Torture Garden: Naked City Pastorelles by Mark Scroggins
I think I'm going to review this, so I won't say much about it here except that you really should listen to John Zorn's album Torture Garden before you read this. You can probably get by without reading Octave Mirbeau's novel of the same name, though.
Messages by Piotr Gwiazda
If Scroggins' book is crabbed, clotted, and (I mean this in a good way) spastically angry, this book is almost the opposite: meditative and eloquent. Gwiazda was born in Poland, and there's something of that quiet Wislawa Szymbourska-style interest in history intersecting everyday life going on here.

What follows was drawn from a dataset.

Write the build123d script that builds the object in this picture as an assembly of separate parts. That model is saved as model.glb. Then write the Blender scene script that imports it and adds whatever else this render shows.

The Evergreen Review Reader, 1957-1966, edited by Mike Topp
I was poking around with a few old issues of The Evergreen Review that I have lying around, and got the itch for more, so I ordered a copy of this. There's a lot to like (John Rechy, Frank O'Hara, Robert Creeley, a lot of good stuff in translation) and I even encountered some writers I'd never seen, including Patsy Southgate. They don't make journals like this anymore, though that's really a function of greater openness: The Evergreen Review was one of the few venues for sexual themes, for queer writing, and for European modernism in translation. The lack of a similar journal now speaks, in many ways, to improved conditions for the presentation of this kind of material. Note that I may be cheating by listing this here, since I actually skipped a number of pieces that I'd read before in other contexts.
Horses by Philip Shaw
This isn't a book about Clydesdales and Shetland ponies. It's about Patti Smith's miraculous album Horses. Shaw mostly avoids the purple prose of the rock writer, in part because he's an academic. He does throw a few terms from literary theory around, though, and is a bit loose with regard to what those terms mean.